Dappled light filters through the canopy of giant cedars and ancient yews. I am tempted momentarily to slow down, sink to the ground, lean my back against one of those sturdy trunks and bathe in the forest’s stillness, but then the thought of the pub’s sheepskin-strewn bar, crackling fire and a welcoming pint of ale makes me spurt towards the finish.

Google map of the route

GPX track of the route

Start: The Taybank, Dunkeld

Distance: 7 miles

Time: 3-4 hours

Total ascent: 280 metres

Difficulty: easy

The pub

The Taybank pub interior.
The Taybank’s vibe is arty and welcoming Photograph: Murdo MacLeod/The Guardian

The Taybank’s vibe is arty, eclectic and welcoming. The original ground-floor bar is old-school cosy with a wood-burner, a rough wooden floor, chairs strewn with sheepskins, guitars on the wall and a piano in the corner. Tables with glowing tea lights spill on to a terrace outside. It’s dog-friendly and there’s regular live music – it’s hard to find a box the Taybank doesn’t tick.

The first-floor restaurant looks over the river and serves great gastropub fare: Isle of Mull cheddar soufflé with mustard mayonnaise, or venison burgers with smoked applewood cheese and bacon. I have the special, a huge plate of Skye langoustines dripping in garlic butter, washed down with a glass of natural orange wine.

The rooms

Pared-back Scandi-chic meets Scottish “coorie” (Highland hygge) in rooms with a nod to mid-century design. Potter did the joinery himself (timber headboards topped with books about baking and Munros).

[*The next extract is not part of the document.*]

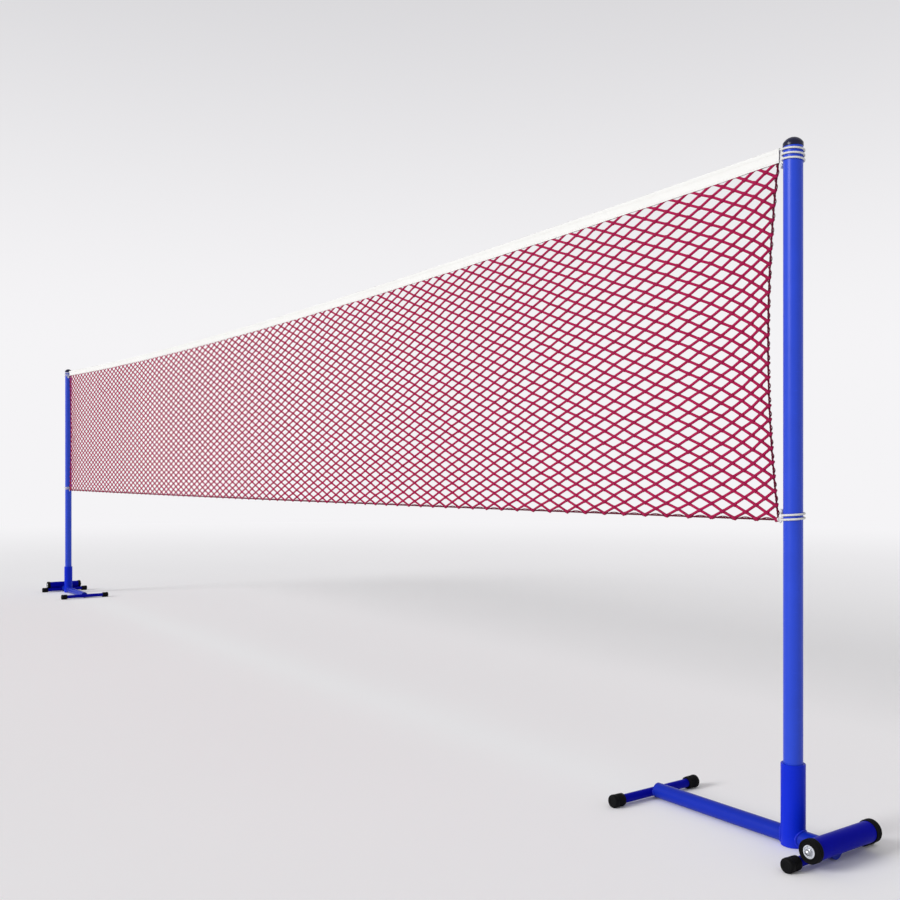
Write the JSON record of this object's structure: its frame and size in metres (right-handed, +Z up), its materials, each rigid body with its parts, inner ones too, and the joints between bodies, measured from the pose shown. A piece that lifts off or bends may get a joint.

There are five sleek, electronics-free rooms – the top floor eyrie has a lute on the wall, more sheepskins, a polished-concrete bathroom with circular tub, double monsoon shower and Laura Thomas toiletries. There is a bed in a cupboard for the one who snores – or you could squeeze in a child or two. Breakfast is delivered in a hamper for enjoying in bed or, if it’s sunny, by the river.